# start of Data block

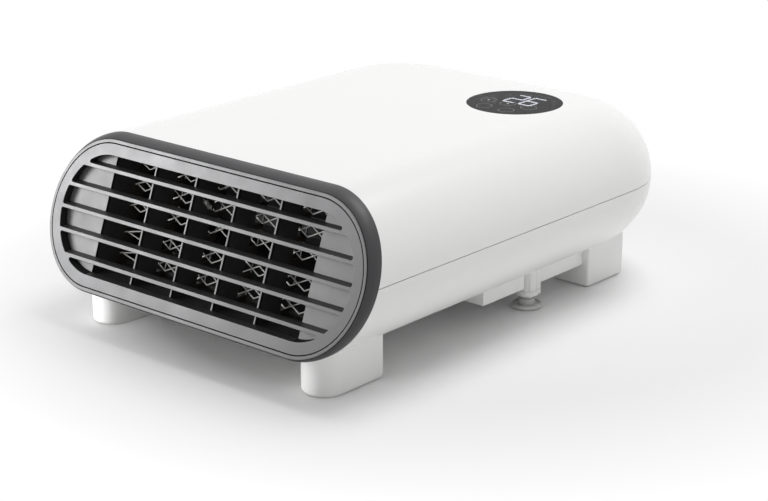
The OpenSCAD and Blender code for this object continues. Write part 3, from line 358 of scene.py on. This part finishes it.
class Tree(Nodes):
    """The nodes of a new material, whose patterns lie on the object's own coordinates."""

    def __init__(self, name):
        self.material = bpy.data.materials.new(name)
        super().__init__(self.material)
        self.shader = self.nodes["Principled BSDF"]
        self.place = self.add("ShaderNodeTexCoord").outputs["Object"]

    def set(self, **inputs):
        """Sets or links the main shader's sockets."""
        for key, value in inputs.items():
            self.put(self.shader, key.replace("_", " "), value)

    def noise(self, scale, detail=3.0, rough=0.5):
        """A soft noise, mostly between 0.3 and 0.7."""
        made = self.add("ShaderNodeTexNoise", Vector=self.place, Scale=scale, Detail=detail, Roughness=rough)
        return made.outputs["Fac"]

    def between(self, value, low, high, start=0.3, end=0.7):
        """Carries a value from the range start to end over to the range low to high."""
        made = self.add("ShaderNodeMapRange", Value=value, From_Min=start, From_Max=end, To_Min=low, To_Max=high)
        return made.outputs["Result"]

    def away(self, point, place=None):
        """Distance from a point, of the object's own coordinates or of another place."""
        made = self.add("ShaderNodeVectorMath", {"operation": "DISTANCE"})
        self.put(made, 0, self.place if place is None else place)
        self.put(made, 1, point)
        return made.outputs["Value"]

    def mixed(self, factor, a, b):
        """Mixes two colours by factor, from a to b."""
        made = self.add("ShaderNodeMix", {"data_type": "RGBA"})
        self.put(made, 0, factor)
        for socket, colour in ((6, a), (7, b)):
            self.put(made, socket, (*colour, 1.0) if isinstance(colour, tuple) else colour)
        return made.outputs[2]

    def soft_edges(self, radius):
        """Normal that turns smoothly over an edge, and a mask that is 1 on edges."""
        soft = self.add("ShaderNodeBevel", {"samples": 4}, Radius=radius).outputs["Normal"]
        flat = self.add("ShaderNodeNewGeometry").outputs["Normal"]
        dot = self.add("ShaderNodeVectorMath", {"operation": "DOT_PRODUCT"})
        self.put(dot, 0, soft)
        self.put(dot, 1, flat)
        mask = self.between(dot.outputs["Value"], 1.0, 0.0, 0.86, 0.99)
        return soft, mask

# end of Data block

Given problem: Quote only the stretch of lines that starts the data above and ends with the line containing "return made.outputs[2]", both included.

Right answer:
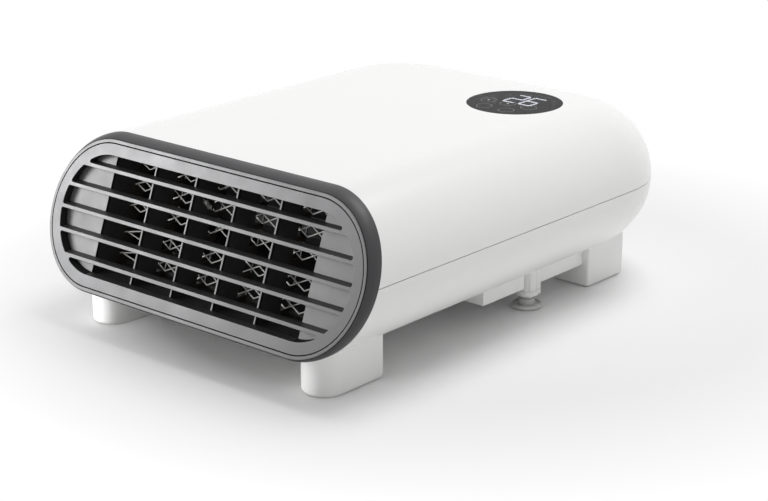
The OpenSCAD and Blender code for this object continues. Write part 3, from line 358 of scene.py on. This part finishes it.
class Tree(Nodes):
    """The nodes of a new material, whose patterns lie on the object's own coordinates."""

    def __init__(self, name):
        self.material = bpy.data.materials.new(name)
        super().__init__(self.material)
        self.shader = self.nodes["Principled BSDF"]
        self.place = self.add("ShaderNodeTexCoord").outputs["Object"]

    def set(self, **inputs):
        """Sets or links the main shader's sockets."""
        for key, value in inputs.items():
            self.put(self.shader, key.replace("_", " "), value)

    def noise(self, scale, detail=3.0, rough=0.5):
        """A soft noise, mostly between 0.3 and 0.7."""
        made = self.add("ShaderNodeTexNoise", Vector=self.place, Scale=scale, Detail=detail, Roughness=rough)
        return made.outputs["Fac"]

    def between(self, value, low, high, start=0.3, end=0.7):
        """Carries a value from the range start to end over to the range low to high."""
        made = self.add("ShaderNodeMapRange", Value=value, From_Min=start, From_Max=end, To_Min=low, To_Max=high)
        return made.outputs["Result"]

    def away(self, point, place=None):
        """Distance from a point, of the object's own coordinates or of another place."""
        made = self.add("ShaderNodeVectorMath", {"operation": "DISTANCE"})
        self.put(made, 0, self.place if place is None else place)
        self.put(made, 1, point)
        return made.outputs["Value"]

    def mixed(self, factor, a, b):
        """Mixes two colours by factor, from a to b."""
        made = self.add("ShaderNodeMix", {"data_type": "RGBA"})
        self.put(made, 0, factor)
        for socket, colour in ((6, a), (7, b)):
            self.put(made, socket, (*colour, 1.0) if isinstance(colour, tuple) else colour)
        return made.outputs[2]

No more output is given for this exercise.